Records for this task:
┄┄┄┄┄┄┄┄┄┄

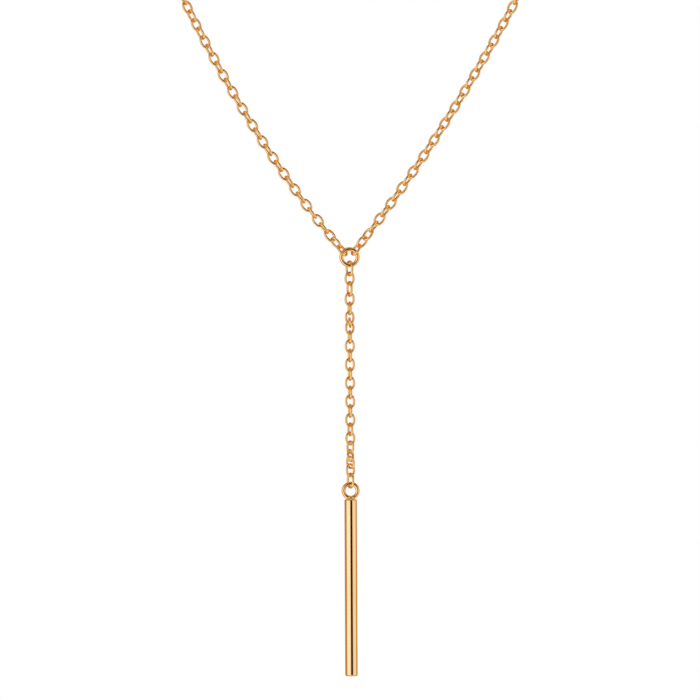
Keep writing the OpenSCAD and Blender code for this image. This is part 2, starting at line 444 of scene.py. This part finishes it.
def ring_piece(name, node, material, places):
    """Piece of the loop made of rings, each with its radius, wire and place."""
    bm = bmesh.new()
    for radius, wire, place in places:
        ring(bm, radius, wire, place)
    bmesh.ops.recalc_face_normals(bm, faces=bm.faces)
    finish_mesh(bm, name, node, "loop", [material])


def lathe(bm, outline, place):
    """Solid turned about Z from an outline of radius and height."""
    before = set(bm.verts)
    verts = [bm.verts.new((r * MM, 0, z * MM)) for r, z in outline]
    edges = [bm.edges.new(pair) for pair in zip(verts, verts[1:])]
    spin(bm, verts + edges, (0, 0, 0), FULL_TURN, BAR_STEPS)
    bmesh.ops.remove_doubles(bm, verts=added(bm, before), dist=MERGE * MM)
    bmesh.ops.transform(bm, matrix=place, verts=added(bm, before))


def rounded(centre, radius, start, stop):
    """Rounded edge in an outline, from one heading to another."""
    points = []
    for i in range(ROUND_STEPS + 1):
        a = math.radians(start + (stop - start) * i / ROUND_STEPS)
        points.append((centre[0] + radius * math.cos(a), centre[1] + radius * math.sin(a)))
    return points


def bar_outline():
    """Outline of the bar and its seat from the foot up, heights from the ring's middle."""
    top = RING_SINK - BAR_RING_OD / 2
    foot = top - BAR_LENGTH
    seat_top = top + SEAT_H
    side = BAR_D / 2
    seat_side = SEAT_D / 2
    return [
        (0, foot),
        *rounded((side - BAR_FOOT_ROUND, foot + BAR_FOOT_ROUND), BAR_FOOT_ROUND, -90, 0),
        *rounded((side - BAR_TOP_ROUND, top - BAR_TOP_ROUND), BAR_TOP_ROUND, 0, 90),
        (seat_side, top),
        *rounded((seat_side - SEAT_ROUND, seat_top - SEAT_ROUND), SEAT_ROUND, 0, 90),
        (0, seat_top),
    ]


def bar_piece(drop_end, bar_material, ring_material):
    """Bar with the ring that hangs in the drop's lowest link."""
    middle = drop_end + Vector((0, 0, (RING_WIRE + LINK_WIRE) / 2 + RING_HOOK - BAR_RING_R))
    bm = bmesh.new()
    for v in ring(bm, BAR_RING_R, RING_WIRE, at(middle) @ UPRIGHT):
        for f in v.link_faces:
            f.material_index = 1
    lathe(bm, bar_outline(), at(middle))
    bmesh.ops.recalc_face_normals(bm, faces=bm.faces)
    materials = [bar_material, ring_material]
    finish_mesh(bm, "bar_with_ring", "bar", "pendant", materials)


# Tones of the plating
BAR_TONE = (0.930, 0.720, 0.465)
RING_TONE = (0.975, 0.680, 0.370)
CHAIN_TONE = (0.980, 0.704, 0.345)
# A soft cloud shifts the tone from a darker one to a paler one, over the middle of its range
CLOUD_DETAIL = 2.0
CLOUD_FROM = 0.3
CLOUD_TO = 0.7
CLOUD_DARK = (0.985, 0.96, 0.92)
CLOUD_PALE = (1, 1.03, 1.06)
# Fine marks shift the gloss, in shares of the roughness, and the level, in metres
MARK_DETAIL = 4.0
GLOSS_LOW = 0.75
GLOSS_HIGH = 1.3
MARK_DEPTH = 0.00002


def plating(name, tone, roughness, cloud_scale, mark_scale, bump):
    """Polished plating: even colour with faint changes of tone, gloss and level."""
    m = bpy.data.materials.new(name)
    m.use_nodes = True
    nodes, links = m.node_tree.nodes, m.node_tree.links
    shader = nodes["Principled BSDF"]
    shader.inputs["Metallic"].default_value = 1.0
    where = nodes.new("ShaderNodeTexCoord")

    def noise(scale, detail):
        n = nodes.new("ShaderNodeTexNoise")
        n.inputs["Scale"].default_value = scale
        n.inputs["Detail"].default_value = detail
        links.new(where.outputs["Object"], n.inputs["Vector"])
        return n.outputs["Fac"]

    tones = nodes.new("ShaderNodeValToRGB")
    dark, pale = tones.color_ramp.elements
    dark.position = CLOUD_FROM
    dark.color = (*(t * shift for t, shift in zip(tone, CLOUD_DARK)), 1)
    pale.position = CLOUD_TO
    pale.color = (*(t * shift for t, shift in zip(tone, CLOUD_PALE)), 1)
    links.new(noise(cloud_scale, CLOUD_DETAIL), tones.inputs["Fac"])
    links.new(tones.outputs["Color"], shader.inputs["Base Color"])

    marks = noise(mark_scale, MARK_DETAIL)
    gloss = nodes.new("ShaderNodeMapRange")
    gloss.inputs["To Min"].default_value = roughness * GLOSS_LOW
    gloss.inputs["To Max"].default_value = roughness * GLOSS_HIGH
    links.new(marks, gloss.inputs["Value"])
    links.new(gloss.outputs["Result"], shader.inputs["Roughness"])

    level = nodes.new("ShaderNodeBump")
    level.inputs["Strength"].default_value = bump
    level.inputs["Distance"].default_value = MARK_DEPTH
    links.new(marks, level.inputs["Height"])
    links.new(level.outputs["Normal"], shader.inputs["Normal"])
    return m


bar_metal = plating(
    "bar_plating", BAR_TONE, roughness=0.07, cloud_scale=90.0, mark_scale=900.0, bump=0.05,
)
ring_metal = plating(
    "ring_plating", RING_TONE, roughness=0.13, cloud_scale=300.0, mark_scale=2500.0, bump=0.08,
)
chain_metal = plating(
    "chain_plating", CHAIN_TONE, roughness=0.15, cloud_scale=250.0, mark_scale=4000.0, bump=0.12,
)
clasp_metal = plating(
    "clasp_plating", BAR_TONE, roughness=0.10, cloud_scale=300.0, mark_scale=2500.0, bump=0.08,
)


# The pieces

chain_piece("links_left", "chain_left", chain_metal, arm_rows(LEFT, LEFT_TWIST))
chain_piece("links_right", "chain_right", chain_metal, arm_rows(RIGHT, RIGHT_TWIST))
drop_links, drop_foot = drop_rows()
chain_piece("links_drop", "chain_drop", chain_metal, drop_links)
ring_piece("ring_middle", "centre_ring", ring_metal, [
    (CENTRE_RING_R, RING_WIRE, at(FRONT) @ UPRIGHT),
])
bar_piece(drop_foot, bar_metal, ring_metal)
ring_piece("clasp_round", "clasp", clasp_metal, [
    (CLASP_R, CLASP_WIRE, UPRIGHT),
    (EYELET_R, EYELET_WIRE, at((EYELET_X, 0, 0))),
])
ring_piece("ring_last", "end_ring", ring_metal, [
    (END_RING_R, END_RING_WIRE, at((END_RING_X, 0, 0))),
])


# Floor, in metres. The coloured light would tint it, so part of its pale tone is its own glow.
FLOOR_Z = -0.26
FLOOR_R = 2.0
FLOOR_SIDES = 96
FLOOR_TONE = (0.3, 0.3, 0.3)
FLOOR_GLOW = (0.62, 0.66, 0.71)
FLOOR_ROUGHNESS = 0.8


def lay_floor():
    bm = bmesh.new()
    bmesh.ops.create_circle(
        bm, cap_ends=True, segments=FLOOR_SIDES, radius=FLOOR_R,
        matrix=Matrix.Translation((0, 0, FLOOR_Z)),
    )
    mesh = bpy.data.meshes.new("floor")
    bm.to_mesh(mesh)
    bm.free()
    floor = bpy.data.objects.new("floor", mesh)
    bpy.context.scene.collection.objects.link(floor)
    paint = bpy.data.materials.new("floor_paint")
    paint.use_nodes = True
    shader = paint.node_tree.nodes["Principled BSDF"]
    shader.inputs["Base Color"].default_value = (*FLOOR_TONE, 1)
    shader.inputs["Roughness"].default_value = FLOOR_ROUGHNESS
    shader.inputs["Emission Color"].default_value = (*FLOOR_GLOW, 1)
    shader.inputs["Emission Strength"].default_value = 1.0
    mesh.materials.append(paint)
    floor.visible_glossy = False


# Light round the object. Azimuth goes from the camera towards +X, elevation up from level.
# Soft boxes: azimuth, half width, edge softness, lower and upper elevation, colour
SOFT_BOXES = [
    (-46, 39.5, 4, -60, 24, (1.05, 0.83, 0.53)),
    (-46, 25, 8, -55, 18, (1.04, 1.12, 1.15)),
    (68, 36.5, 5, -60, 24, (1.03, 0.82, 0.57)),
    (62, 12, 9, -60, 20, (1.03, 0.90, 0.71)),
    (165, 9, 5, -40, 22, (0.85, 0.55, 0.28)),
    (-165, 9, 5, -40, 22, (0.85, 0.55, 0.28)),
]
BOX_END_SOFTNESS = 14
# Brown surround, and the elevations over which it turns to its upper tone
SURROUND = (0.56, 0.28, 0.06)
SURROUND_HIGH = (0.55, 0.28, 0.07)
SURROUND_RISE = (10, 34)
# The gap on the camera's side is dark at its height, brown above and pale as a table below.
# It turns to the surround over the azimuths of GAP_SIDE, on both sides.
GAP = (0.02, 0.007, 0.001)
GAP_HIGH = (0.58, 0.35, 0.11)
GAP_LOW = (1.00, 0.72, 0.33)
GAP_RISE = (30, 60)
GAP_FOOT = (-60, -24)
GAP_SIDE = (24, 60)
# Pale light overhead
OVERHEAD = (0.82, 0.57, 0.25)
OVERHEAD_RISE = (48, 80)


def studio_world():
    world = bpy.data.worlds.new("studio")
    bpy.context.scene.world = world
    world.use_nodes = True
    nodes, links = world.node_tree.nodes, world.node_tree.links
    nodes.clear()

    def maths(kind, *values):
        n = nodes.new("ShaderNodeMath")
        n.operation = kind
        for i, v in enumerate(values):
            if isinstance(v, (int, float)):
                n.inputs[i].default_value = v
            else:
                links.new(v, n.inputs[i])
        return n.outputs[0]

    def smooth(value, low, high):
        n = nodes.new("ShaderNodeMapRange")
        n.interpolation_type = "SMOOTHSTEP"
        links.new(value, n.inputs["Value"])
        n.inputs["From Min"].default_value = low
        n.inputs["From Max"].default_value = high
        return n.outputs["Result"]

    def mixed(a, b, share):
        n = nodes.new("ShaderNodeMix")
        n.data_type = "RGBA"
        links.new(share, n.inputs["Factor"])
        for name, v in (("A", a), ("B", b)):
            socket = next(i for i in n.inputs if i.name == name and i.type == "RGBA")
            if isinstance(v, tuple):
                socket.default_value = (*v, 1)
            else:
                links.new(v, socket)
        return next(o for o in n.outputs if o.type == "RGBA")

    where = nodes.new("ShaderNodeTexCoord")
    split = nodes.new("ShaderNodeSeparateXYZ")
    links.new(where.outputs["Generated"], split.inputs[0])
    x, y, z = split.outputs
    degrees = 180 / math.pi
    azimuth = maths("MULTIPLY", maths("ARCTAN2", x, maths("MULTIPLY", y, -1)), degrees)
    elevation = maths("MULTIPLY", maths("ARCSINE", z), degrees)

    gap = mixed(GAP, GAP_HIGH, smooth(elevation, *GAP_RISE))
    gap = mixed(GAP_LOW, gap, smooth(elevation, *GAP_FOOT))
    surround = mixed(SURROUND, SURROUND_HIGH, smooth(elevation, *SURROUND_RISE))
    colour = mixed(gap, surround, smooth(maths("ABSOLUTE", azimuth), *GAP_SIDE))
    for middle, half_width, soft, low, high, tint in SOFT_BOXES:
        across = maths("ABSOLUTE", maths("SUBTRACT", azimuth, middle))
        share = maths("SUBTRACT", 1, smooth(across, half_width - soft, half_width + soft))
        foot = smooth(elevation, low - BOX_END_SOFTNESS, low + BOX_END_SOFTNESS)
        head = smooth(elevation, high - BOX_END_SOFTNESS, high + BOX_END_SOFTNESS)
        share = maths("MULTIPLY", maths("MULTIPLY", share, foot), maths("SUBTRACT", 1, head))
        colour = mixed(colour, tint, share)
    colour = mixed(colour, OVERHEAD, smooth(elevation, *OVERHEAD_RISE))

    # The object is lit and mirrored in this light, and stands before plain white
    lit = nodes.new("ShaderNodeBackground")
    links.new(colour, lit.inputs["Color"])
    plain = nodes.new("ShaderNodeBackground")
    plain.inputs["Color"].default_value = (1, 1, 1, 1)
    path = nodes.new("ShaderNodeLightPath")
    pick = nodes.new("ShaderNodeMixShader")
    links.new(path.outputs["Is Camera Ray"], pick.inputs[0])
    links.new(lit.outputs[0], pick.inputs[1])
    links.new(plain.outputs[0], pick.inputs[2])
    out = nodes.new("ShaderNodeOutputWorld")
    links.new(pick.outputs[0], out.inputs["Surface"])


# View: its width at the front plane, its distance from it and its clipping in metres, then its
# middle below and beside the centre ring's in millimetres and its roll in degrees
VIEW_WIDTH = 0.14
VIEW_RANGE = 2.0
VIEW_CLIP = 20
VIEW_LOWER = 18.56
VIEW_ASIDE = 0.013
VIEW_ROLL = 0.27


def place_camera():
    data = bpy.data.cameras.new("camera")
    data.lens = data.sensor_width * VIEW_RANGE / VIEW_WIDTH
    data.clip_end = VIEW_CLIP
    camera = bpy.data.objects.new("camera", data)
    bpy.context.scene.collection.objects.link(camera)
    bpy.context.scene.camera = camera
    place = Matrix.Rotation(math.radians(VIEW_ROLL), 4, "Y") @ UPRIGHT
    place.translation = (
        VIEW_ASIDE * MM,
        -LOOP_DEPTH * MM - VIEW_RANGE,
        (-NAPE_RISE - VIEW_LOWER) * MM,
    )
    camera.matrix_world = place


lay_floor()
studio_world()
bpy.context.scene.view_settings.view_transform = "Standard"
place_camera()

┄┄┄┄┄┄┄┄┄┄

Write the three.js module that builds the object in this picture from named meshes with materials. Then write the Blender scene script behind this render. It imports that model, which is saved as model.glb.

┄┄┄┄┄┄┄┄┄┄

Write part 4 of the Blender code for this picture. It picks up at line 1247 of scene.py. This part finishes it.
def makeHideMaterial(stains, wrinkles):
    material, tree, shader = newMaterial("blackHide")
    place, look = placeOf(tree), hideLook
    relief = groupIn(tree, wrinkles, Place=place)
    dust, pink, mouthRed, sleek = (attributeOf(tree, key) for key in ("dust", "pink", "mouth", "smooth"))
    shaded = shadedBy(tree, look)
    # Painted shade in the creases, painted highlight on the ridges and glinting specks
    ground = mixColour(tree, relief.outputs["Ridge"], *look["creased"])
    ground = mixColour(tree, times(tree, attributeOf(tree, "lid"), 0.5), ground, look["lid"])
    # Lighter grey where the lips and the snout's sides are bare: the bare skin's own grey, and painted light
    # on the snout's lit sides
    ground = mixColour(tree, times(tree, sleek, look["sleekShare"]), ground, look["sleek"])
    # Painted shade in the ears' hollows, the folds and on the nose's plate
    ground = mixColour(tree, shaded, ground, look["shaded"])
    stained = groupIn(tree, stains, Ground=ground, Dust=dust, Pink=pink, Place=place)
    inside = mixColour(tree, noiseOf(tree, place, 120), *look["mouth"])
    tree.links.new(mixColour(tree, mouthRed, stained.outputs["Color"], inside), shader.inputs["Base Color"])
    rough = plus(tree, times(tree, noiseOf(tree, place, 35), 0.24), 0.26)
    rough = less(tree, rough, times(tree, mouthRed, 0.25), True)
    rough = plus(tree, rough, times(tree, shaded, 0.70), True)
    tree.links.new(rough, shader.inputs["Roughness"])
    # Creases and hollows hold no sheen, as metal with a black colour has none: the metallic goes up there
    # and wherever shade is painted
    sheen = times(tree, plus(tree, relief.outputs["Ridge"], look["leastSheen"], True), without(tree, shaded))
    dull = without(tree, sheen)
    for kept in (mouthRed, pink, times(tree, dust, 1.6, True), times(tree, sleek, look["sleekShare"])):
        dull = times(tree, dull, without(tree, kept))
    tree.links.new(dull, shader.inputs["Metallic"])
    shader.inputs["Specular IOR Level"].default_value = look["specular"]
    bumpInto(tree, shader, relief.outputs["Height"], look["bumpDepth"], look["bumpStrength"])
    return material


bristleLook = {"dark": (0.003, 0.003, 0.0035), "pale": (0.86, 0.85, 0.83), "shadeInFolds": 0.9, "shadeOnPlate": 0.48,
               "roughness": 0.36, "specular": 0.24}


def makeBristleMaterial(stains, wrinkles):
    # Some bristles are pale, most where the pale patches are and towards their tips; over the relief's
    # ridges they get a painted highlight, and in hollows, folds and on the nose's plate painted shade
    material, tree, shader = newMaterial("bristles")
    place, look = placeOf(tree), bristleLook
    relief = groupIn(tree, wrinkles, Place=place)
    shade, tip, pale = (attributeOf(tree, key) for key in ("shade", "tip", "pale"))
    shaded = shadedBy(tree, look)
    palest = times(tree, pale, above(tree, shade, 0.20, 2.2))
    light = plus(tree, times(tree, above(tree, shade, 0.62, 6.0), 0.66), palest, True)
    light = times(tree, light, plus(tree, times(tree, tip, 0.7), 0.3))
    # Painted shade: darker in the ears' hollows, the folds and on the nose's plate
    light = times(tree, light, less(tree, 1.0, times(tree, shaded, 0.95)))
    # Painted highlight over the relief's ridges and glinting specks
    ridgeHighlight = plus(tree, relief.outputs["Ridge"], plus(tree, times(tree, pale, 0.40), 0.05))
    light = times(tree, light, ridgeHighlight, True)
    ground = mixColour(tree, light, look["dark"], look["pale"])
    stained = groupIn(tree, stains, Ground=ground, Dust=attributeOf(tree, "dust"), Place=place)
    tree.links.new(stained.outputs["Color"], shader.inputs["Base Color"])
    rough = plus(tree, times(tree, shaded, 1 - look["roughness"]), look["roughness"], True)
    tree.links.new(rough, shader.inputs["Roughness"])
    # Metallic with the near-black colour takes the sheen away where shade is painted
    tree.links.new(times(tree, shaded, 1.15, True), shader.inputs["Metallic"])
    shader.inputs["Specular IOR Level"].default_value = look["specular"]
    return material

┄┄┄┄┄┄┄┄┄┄

What you have to do: Copy, from the material above, each line in which the string "that" occurs.

Answer in full:
    """Bar with the ring that hangs in the drop's lowest link."""
Write the three.js module that builds the object in this picture from named meshes with materials. Then write the Blender scene script behind this render. It imports that model, which is saved as model.glb.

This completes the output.